LES BANDES DESSINÉES ET LES GROUPES WHATSAPP
En plus de son analyse des programmes CVE dans la Corne de l’Afrique, l’ISS a publié une étude similaire concernant le Burkina Faso, le Cameroun, le Tchad, le Mali, le Niger et le Nigeria. Cette étude conclut que la radio reste l’un des moyens les plus efficaces pour promouvoir l’éducation et le partage des idées dans le continent. L’étude indique aussi que les réseaux sociaux représentent un outil d’enseignement de plus en plus efficace, en plus de « l’utilisation des arts, y compris la musique, du théâtre et des médias visuels tels que les dessins animés ». L’étude fait part notamment de trois histoires à succès :
• Le Cameroun, observe l’institut, est particulièrement innovant. Dans un projet, il est demandé à des musiciens camerounais populaires de créer une musique contenant des messages positifs. Dans un autre, des bandes dessinées imprimées en français et en arabe racontent les histoires de trois jeunes amis et les défis qu’ils affrontent. Ces histoires expliquent les choix qu’ils font, et comment ces choix affecteraient le reste de leur vie. Les enfants amènent les bandes dessinées à la maison pour que les parents, qu’ils puissent ou non lire, puissent apprendre les mêmes leçons.

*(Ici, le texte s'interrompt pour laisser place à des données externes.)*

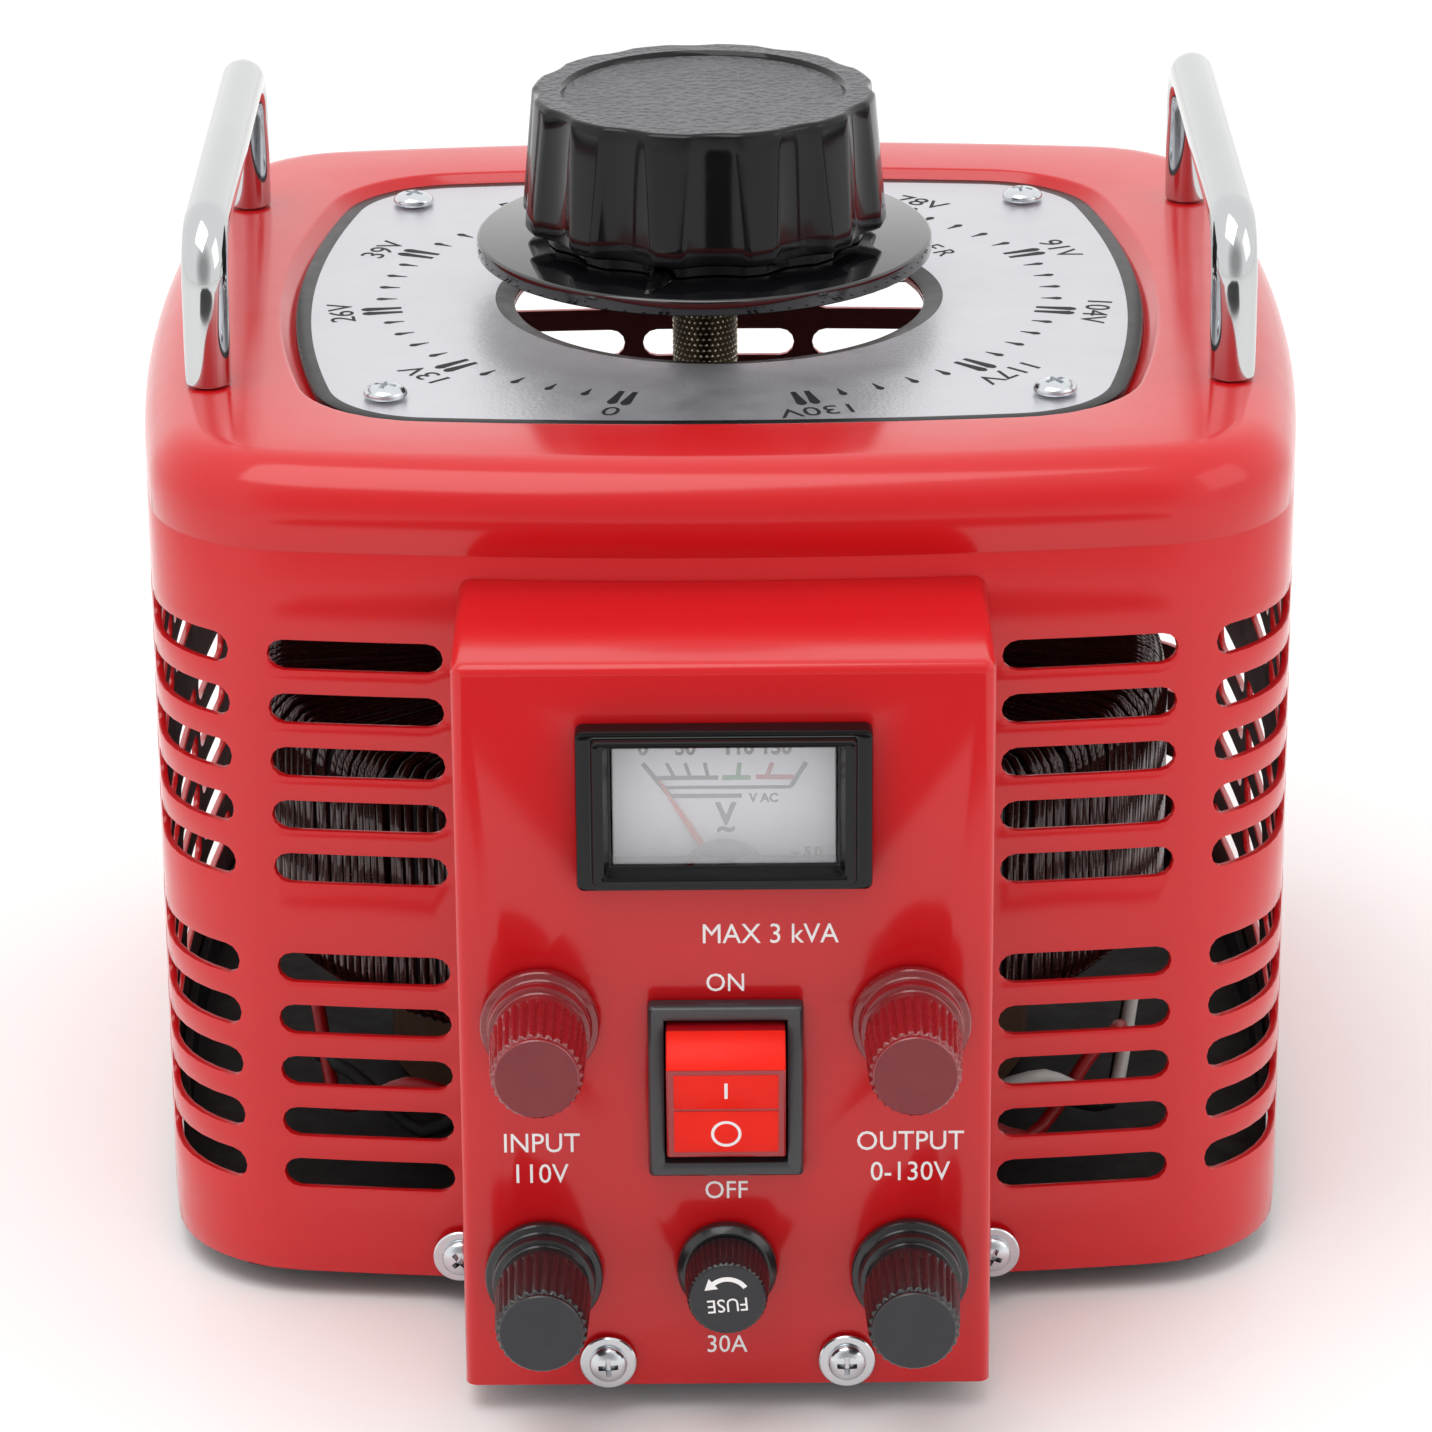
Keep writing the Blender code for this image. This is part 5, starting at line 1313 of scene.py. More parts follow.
@dataclass
class Leads:
    """The sleeved leads that lie loose under the coil, behind the lower slots."""

    radius: float = 1.3 * MM
    side: float = 66.0 * MM
    front: float = -38.0 * MM

    def build(self) -> None:
        """Lays a few leads from the panel to the coil."""
        tree = tube_tree()
        # Each lead's end, finish, slot, side, heights along the way in millimetres and shift to the back.
        runs = (
            ("red_left", LEAD_RED, "red_moulding", -1.0, (8.0, 22.0, 12.0, 26.0), 0.0),
            ("black_left", RUBBER, "black_phenolic", -1.0, (26.0, 11.0, 18.0, 9.0), 4.0),
            ("red_right", LEAD_RED, "red_moulding", 1.0, (20.0, 10.0, 24.0, 13.0), 2.0),
            ("white_right", LEAD_WHITE, "meter_white", 1.0, (9.0, 24.0, 14.0, 27.0), -3.0),
            ("black_right", RUBBER, "black_phenolic", 1.0, (27.0, 16.0, 8.0, 20.0), 7.0),
        )
        for end, finish, slot, sign, heights, back in runs:
            spots = [(self.side - 34.0 * MM, self.front, heights[0]), (self.side - 12.0 * MM, self.front, heights[1]),
                     (self.side + 4.0 * MM, self.front + 14.0 * MM, heights[2]),
                     (self.side + 10.0 * MM, self.front + 42.0 * MM, heights[3])]
            path = []
            for first, second in zip(spots, spots[1:]):
                for step in range(6):
                    share = step / 6
                    ease = share * share * (3.0 - 2.0 * share)
                    path.append((sign * (first[0] + (second[0] - first[0]) * share),
                                 first[1] + (second[1] - first[1]) * share + back * MM,
                                 (first[2] + (second[2] - first[2]) * ease) * MM))
            mesh = tree.bake(curve_object("path", path, False), finish, {"Radius": self.radius, "Facets": 12})
            mesh.transform(CASE @ Matrix.Translation((0.0, -CASE_Y, 0.0)))
            show(to_object(f"lead_{end}", mesh, (finish,), 60.0), "case", slot)


@dataclass
class Screws:
    """Pan-head screws with a cross recess, with or without a washer."""

    washer_rise: float = 0.8 * MM

    def head(self, radius: float, height: float, washer: float) -> bpy.types.Object:
        """Makes one head that stands on the plane of Z = 0.

        Args:
            radius: the head's radius.
            height: the head's height.
            washer: the washer's radius, or 0 for none.
        Returns:
            The stamp.
        """
        base = self.washer_rise if washer else 0.0
        profile = [(0.1 * MM, base), (radius * 0.97, base), (radius, base + height * 0.12)]
        for step in range(1, 9):
            angle = math.pi / 2.0 * step / 8
            profile.append((0.1 * MM + (radius - 0.1 * MM) * math.cos(angle) ** 0.85,
                            base + height * (0.2 + 0.8 * math.sin(angle))))
        head = to_object("head", turned(profile, 48), (ZINC,))
        slots = []
        for turn in (0.0, math.pi / 2.0):
            wide, reach = radius * 0.15, radius * 0.58
            top, bottom = base + height * 1.1, base + height * 0.25
            slot = loft([[(-reach * s, -wide * s, z), (reach * s, -wide * s, z), (reach * s, wide * s, z),
                          (-reach * s, wide * s, z)] for s, z in ((0.55, bottom), (1.0, top))])
            slots.append(moved(slot, Matrix.Rotation(turn, 4, "Z")))
        cut(head, slots[:1])
        cut(head, slots[1:])
        if washer:
            disc = turned([(radius * 0.5, 0.0), (washer - 0.15 * MM, 0.0), (washer, 0.15 * MM),
                           (washer, base - 0.2 * MM), (washer - 0.2 * MM, base), (radius * 0.5, base)], 48, ring=True)
            shape = bmesh.new()
            shape.from_mesh(head.data)
            bpy.data.objects.remove(head)
            head = to_object("head", joined([shape, disc]), (ZINC,))
        return head

    def build(self) -> None:
        """Sets the screws of the dial plate, the panel and the case."""
        tree = spread_tree()
        # Each group's name, ends, head radius, head height, washer radius, tilt and seed.
        groups = (
            ("dial", ("front_left", "front_right", "back_left", "back_right"), 3.8 * MM, 2.0 * MM, 0.0, 0.0, 3),
            ("panel", ("left", "right"), 3.2 * MM, 1.9 * MM, 4.7 * MM, math.pi / 2.0, 5),
            ("case", ("left", "right"), 3.2 * MM, 1.9 * MM, 4.7 * MM, math.pi / 2.0, 8),
        )
        for group, ends, radius, height, washer, tilt, seed in groups:
            nodes = [f"{group}_screw_{end}" for end in ends]
            spots = []
            for node in nodes:
                low, high = (Vector(corner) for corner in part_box(node))
                middle = (low + high) / 2.0
                rise = self.washer_rise if washer else 0.0
                if tilt:
                    spots.append((middle.x, low.y + height + rise, middle.z))
                else:
                    spots.append((middle.x, middle.y, high.z - height))
            stamp = self.head(radius, height, washer)
            mesh = tree.bake(points_object("none", spots), ZINC, {"Stamp": stamp, "Tilt": tilt, "Seed": seed})
            bpy.data.objects.remove(stamp)
            show(to_object(f"{group}_screws", mesh, (ZINC,)), "case", "zinc", *nodes)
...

• Un projet numérique au Nigeria a demandé aux femmes de tout le pays de créer des groupes WhatsApp et d’inviter 100 autres femmes à rejoindre chaque groupe. Ces groupes servent de plateforme pour discuter des dangers de l’extrémisme violent et des signes précoces de radicalisation dans les familles.
• Dans le Nord du Nigeria, principalement musulman, Michael Sodipo, qui est chrétien, a établi le Réseau de l’initiative de paix pour affronter la radicalisation des jeunes. Son Club pour la paix réunit des élèves d’école et des jeunes de différents milieux religieux et ethniques qui se rassemblent après l’école pour se rencontrer, discuter et jouer au foot. Le Club pour la paix a été créé en 2006 avec 50 membres. Aujourd’hui, il en a plus de 8.000 provenant de quatre états nigérians.
Presque toutes les études CVE incluent un avertissement selon lequel tous les plans CVE doivent avoir une composante permettant de mesurer avec précision les améliorations. L’ISS déclare que les organisations qui travaillent avec les programmes CVE doivent trouver des façons plus efficaces de mesurer les progrès et « de tenir les gouvernements responsables pour leurs obligations concernant la gouvernance, la justice et le développement ».
D’autres études ont conclu que le point le plus faible de la plupart des programmes CVE est la surveillance et l’évaluation.
L’Institut des États-Unis pour la paix note que les tentatives d’évaluation des programmes CVE se heurtent à deux obstacles majeurs : l’impossibilité de « mesurer un négatif » ou de prouver que les activités violentes ou la radicalisation se seraient produites sans programme CVE ; et la prise en compte du grand nombre de variables et de résultats à la suite d’une intervention CVE.